Ma per fortuna non siamo qua solo a raccontare l’ennesima operazione nostalgia, perché questo racconto, che si colloca dopo il secondo capitolo, parla di una nuova avventura e lo fa proponendoci anche facce e luoghi nuovi, ma soprattutto sa invecchiare con chi lo ha scritto e non disegna di punzecchiare proprio quella nostalgia che ci piace tanto. È il racconto di chi, pur avendo vissuto una vita piena, non vuole lasciarsi qualcosa di non detto alle spalle e inizia ad affrontare il pensiero del tempo che scorre, così come l’idea che è giusto saper passare il testimone. Insomma, è una storia che oltre a farci sentire giovani è anche strettamente contemporanea e sulla quale non diremo niente di più, perché va goduta.

E se la capacità di deduzione di chi gioca non fosse più quella di un tempo? Non c’è da preoccuparsi: se l’obiettivo è godersi Return to Monkey Island senza lambiccarsi troppo il cervello ci sono due soluzioni per andare avanti spediti: la prima è scegliere la modalità Casual, in cui tutti gli enigmi sono semplificati, alcuni oggetti fondamentali sono disponibili senza sforzo e tutto scorre più o meno senza intoppi; l’altra soluzione è un semplice ma efficace sistema di aiuti, sotto forma di un libro che si può consultare in ogni momento e che dispensa consigli sempre più diretti a seconda dei bisogni. A volte, infatti, basterà giusto una parola per trovare la soluzione, ma se non fosse sufficiente si potranno chiedere altri consigli sino alla rivelazione vera e propria dell’enigma. Per quanto riguarda l’interfaccia, i tempi delle schermate piene di azioni da cliccare e del vecchio Scumm sono finiti: ora si fa tutto con due click del mouse. Il gioco è anche interamente doppiato in inglese, con sottotitoli in italiano, e disponibile per PC, Mac e Nintendo Switch.

Un tema particolarmente scottante per Return to Monkey Island è stato quello della veste grafica: se il sonoro, nuovamente affidato a Peter McConnell, Michael Land e Clint Bajaklan, rivisita con intelligenza i temi classici, lo stile del gioco ha fatto storcere la bocca a chi desiderava un ritorno alla pixel art e ai fasti dell’arte di Steve Purcell, cosa che Gilbert ha voluto evitare per cercare qualcosa di più contemporaneo.

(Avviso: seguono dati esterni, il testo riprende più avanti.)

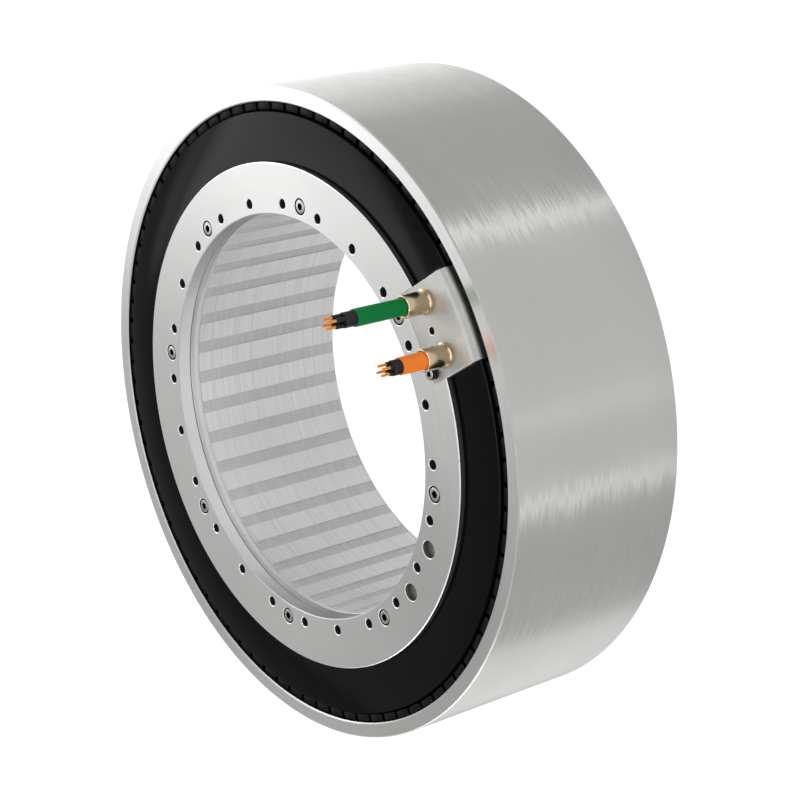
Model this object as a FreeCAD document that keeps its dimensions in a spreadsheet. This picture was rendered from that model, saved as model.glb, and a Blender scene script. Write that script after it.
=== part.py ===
import FreeCAD, Part
import math
import os
import re

import Sketcher

# Frameless outer-rotor torque motor, standing on its rear face.
# The origin is the centre of that face, +Z runs along the motor's axis to the cable side,
# and +X points from the axis to the cable block. Millimetres, degrees and plain counts.

SHEET = "Dimensions"

DIMENSIONS = (
    ("rotor_outer_radius", "192.5", "outside of the turning ring"),
    ("rotor_wall", "8.9", "radial wall of the ring"),
    ("rotor_length", "117", "axial length of the ring"),
    ("rotor_edge_break", "0.7", "chamfer on the front edges of the ring"),
    ("rotor_hole_inset", "4.5", "circle of the rear tapped holes, in from the outside"),
    ("rotor_hole_radius", "2.1", "tapping size for M5"),
    ("rotor_hole_depth", "12", "depth of the rear holes"),
    ("rotor_hole_count", "8", "rear holes"),
    ("magnet_count", "84", "magnets round the ring"),
    ("magnet_width", "10.9", "across the axis"),
    ("magnet_thickness", "4.7", "radial"),
    ("magnet_front_setback", "1.7", "from the front face of the ring"),
    ("magnet_rear_setback", "5", "from the rear face of the ring"),
    ("adhesive_gap", "0.2", "behind each magnet"),
    ("air_gap", "0.7", "between magnets and stator"),
    ("potting_face_width", "28.35", "black face, from the air gap to the front flange"),
    ("collar_setback", "2.65", "carrier's collar, in from the outside of the flange"),
    ("back_iron", "13", "core behind its slots, radial"),
    ("carrier_wall", "14", "from the pilot bore to the seat of the core"),
    ("bore_relief", "0.6", "carrier bore behind the pilot, on the radius"),
    ("flange_thickness", "8.2", "and length of the pilot bore"),
    ("flange_rise", "3.4", "flange face above the ring's front face"),
    ("tapped_hole_count", "24", "M6 holes in the flange"),
    ("tapped_hole_inset", "6.6", "circle of the M6 holes, out from the pilot bore"),
    ("tapped_hole_radius", "2.8", "M6 thread, mean size"),
    ("tapped_hole_depth", "7", "depth of the M6 holes"),
    ("flange_screw_count", "8", "socket-head screws of the flange"),
    ("flange_screw_inset", "8.2", "circle of these screws, out from the pilot bore"),
    ("flange_screw_phase", "7.5", "angle of the first screw from +X"),
    ("counterbore_radius", "4.9", "for M5 socket heads"),
    ("counterbore_depth", "5.3", "heads lie just below the face"),
    ("flange_screw_head_radius", "4.25", "M5 head"),
    ("flange_screw_head_height", "5", "M5 head"),
    ("flange_screw_shank_radius", "2.5", "M5 shank"),
    ("flange_screw_length", "16", "under the head"),
    ("thread_runout", "1", "of the screw holes below the screw tips"),
    ("dowel_hole_radius", "5.1", "flat-bottomed holes in the flange"),
    ("dowel_hole_depth", "3.2", "of the flat-bottomed holes"),
    ("dowel_hole_inset", "10.5", "circle of these holes, out from the pilot bore"),
    ("dowel_hole_angle", "-67.5", "angle of the first one from +X"),
    ("dowel_hole_spacing", "15", "angle between the two"),
    ("groove_count", "39", "axial grooves in the carrier's bore"),
    ("groove_width", "7.4", "across the axis"),
    ("groove_depth", "0.6", "into the bore wall"),
    ("groove_setback", "15.7", "from the flange face to the grooves' front ends"),
    ("groove_phase", "2.93", "angle of the first groove from +X"),
    ("potting_front_cover", "6.1", "resin in front of the end turns"),
    ("potting_rear_cover", "6", "resin behind the end turns"),
    ("potting_skin", "2.5", "resin outside the end turns"),
    ("end_turn_room", "6.2", "axial space of the end turns at each end"),
    ("slot_count", "72", "slots of the laminated core"),
    ("slot_width", "8.4", "straight-sided slots"),
    ("coil_side", "6.4", "width of one coil side"),
    ("coil_height", "5.4", "axial height of an end turn"),
    ("coil_clearance", "0.2", "round the tooth and at the core's ends"),
    ("slot_liner", "0.8", "room for insulation at the slot bottom"),
    ("fit_clearance", "0.05", "between seated round faces"),
    ("block_overlap", "13.25", "straight edge of the cable block, in from the flange's outside"),
    ("block_half_width", "26", "half of its width"),
    ("block_edge_radius", "4.5", "rounded outer edge of its top"),
    ("block_clearance", "0.1", "round the cable block"),
    ("block_tap_inset", "13.6", "small tapped hole, out from the straight edge"),
    ("block_tap_radius", "2.05", "small tapped hole"),
    ("block_tap_depth", "6", "small tapped hole"),
    ("block_screw_inset", "3.6", "its two screws, out from the straight edge"),
    ("block_screw_edge", "5.7", "its two screws, in from its sides"),
    ("block_screw_head_radius", "3.5", "M4 head"),
    ("block_screw_head_height", "4", "M4 head"),
    ("block_screw_shank_radius", "2", "M4 shank"),
    ("block_screw_length", "14", "under the head"),
    ("gland_inset", "17.9", "gland axes, out from the straight edge"),
    ("gland_edge", "10.8", "gland axes, in from the sides of the block"),
    ("gland_sleeve_radius", "6.3", "brass sleeve"),
    ("gland_collar_radius", "7.1", "collar at the foot of the sleeve"),
    ("gland_collar_height", "2.2", "collar at the foot of the sleeve"),
    ("gland_height", "16.3", "sleeve's mouth above the block"),
    ("gland_stub_radius", "5.6", "threaded stub in the block"),
    ("jacket_radius", "4.8", "coloured outer jacket"),
    ("inner_sheath_radius", "4.2", "black inner sheath"),
    ("core_radius", "1.25", "insulated core"),
    ("core_circle_radius", "2.65", "circle of the core axes"),
    ("core_count", "4", "cores in each cable"),
    ("core_sides", "8", "flats that stand for a round wire"),
    ("conductor_radius", "0.8", "bare copper"),
    ("signal_jacket_top", "51.5", "all cable ends are measured from the ring's front face"),
    ("signal_sheath_top", "58.7", ""),
    ("signal_core_top", "64.4", ""),
    ("signal_conductor_top", "70.1", ""),
    ("power_jacket_top", "35", ""),
    ("power_sheath_top", "40.2", ""),
    ("power_core_top", "42.6", ""),
    ("power_conductor_top", "47.7", ""),
)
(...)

Anche noi eravamo onestamente molto scettici su questa scelta (del tutto legittima), ma una volta di fronte all’opera completa è impossibile non apprezzare i mille dettagli, i colori vibranti, la capacità evocativa della direzione artistica di Rex Crowle. Ancora una volta: tutto appare nuovo, ma allo stesso tempo familiare. Ovviamente potrebbe ancora non piacere, ma a meno che proprio non si trovi inaffrontabile questa scelta stilistica, il consiglio è di andare oltre e godersi comunque la storia. L’unica riserva rimane sulle animazioni, che a volte sembrano quelle dei vecchi giochi in Flash e di riflesso fanno sembrare il tutto poco rifinito.

Spesso, quando si torna in luoghi familiari si è colti da una punta d’ansia: e se le nostre preziose memorie fossero rovinate? E se ci rendessimo solo conto del tempo che passa senza goderci il momento? E se certe cose le lasciassimo nel passato? The Return of Monkey Island è qui per zittire questi dubbi, ricordando che il tempo passa per tutti, anche per i videogiochi, ma che se sai invecchiare con grazia, puoi farlo senza problemi. E anche che se c’è qualche intoppo, niente può scalfire la bellezza, la freschezza e le belle sensazioni di questa nuova avventura di Guybrush Threepwood, temibile pirata.